Filter Pattern: { $.eventName = "ConsoleLogin" && $.responseElements.ConsoleLogin = "Failure" }
Outcome: Every time this matches, a metric increments. You can then set a CloudWatch Alarm for when this happens > 3 times in 5 minutes.

Checkpoint Questions

Where do you configure log retention settings?
- Answer: At the Log Group level.
Can you store binary data in CloudWatch Logs?
- Answer: No. Messages must be UTF-8 encoded.
What is the primary difference between the CloudWatch Agent and the legacy Logs Agent?
- Answer: The Unified CloudWatch Agent can collect both logs and metrics (including memory utilization), whereas the legacy agent only handled logs.
How do you analyze logs stored across multiple streams within a group using SQL-like syntax?
- Answer: Use CloudWatch Logs Insights.

Comparison Tables

Feature	CloudWatch Logs	AWS CloudTrail	AWS Config
Primary Focus	App/Resource performance & behavior	API Auditing (Who did what?)	Resource configuration state
Source	Apps, Agents, Vended Logs	AWS API calls	AWS Resource metadata
Retention	Configurable (1 day - 10 yrs)	90 days default (free)	Configurable
Actionable?	Yes (Alarms, Metric Filters)	Yes (via CW Logs stream)	Yes (Config Rules)

Muddy Points & Cross-Refs

Retention vs.

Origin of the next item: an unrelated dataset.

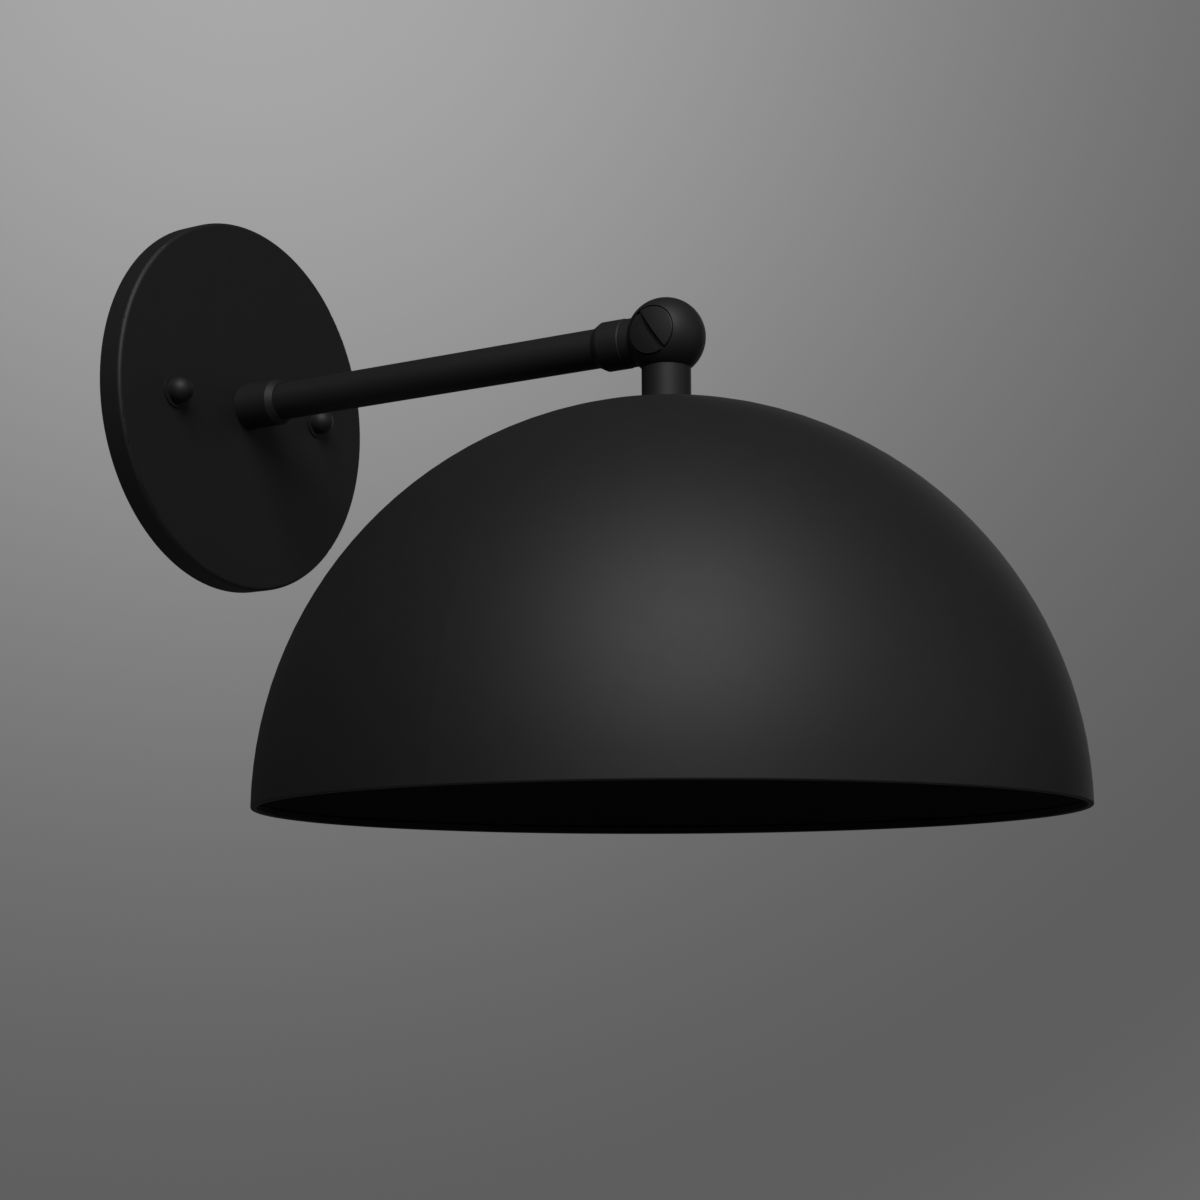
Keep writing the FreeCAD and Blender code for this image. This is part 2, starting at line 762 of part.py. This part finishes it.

Archiving: Setting retention to 30 days means logs are deleted after 30 days. If you need them for 7 years for compliance (like HIPAA), you must export them to S3 before the retention period expires.
Metric Filter Limitations: You cannot use metric filters to extract non-numeric strings (like a UserID) to store as a metric. You can only extract numeric values or count occurrences of a string.
Cross-Service Analysis: For logs that are too massive for CloudWatch (e.g., EMR cluster logs), it is more cost-effective to store them in S3 and query them using Amazon Athena.